Los conflictos de línea de fractura como el que tristemente está azotando ahora a Ucrania se dan, en esencia, porque las fronteras de ciertos países no se corresponden exactamente con los límites de como mínimo dos determinadas civilizaciones. Tal circunstancia hace complejo, y conflictivo, definir a qué civilización o civilizaciones pertenecen esos países.
Igual que la disidencia rusa, la heroica Ucrania que tan admirablemente resistente y combativa se muestra contra Rusia es por lo común, cuando menos, afín a Occidente si no plenamente occidental; sin embargo, como país en su pleno conjunto, a la espera por supuesto de cómo quede finalmente tras la guerra, ¿Ucrania es asimismo por lo menos afín a Occidente?, ¿o lo es toda la nación salvo la parte eminentemente rusófona? Desde luego, la guerra no contribuye seguramente sino a polarizar posiciones; pero en cualquier caso, el buen ejemplo que Ucrania representa es el de un marco cultural que, de una u otra civilización, tiene nítidas aspiraciones racionales y demócratas.
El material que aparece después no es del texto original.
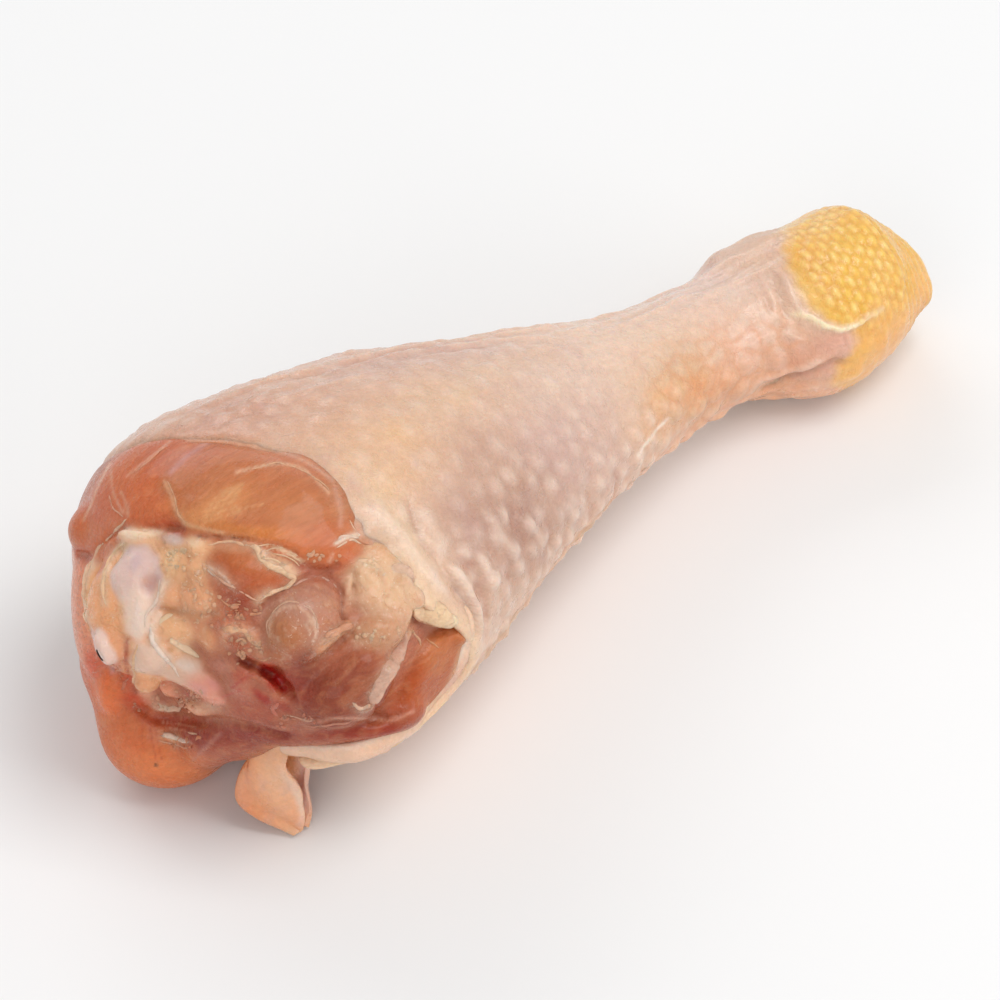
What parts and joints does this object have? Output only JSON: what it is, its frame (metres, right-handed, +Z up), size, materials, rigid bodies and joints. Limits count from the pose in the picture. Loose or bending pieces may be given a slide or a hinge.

Civilizacionalmente dentro o fuera de Occidente, Ucrania merece de todos modos un futuro de hermandad con el mundo occidental. Es lo mínimo que el racional y demócrata Occidente puede y debe hacer por un país que, a priori con tanta desventaja respecto a su agresor, no hace sino darnos una lección al mundo entero en cuanto a defensa a ultranza de los valores más elevados de la dignidad humana.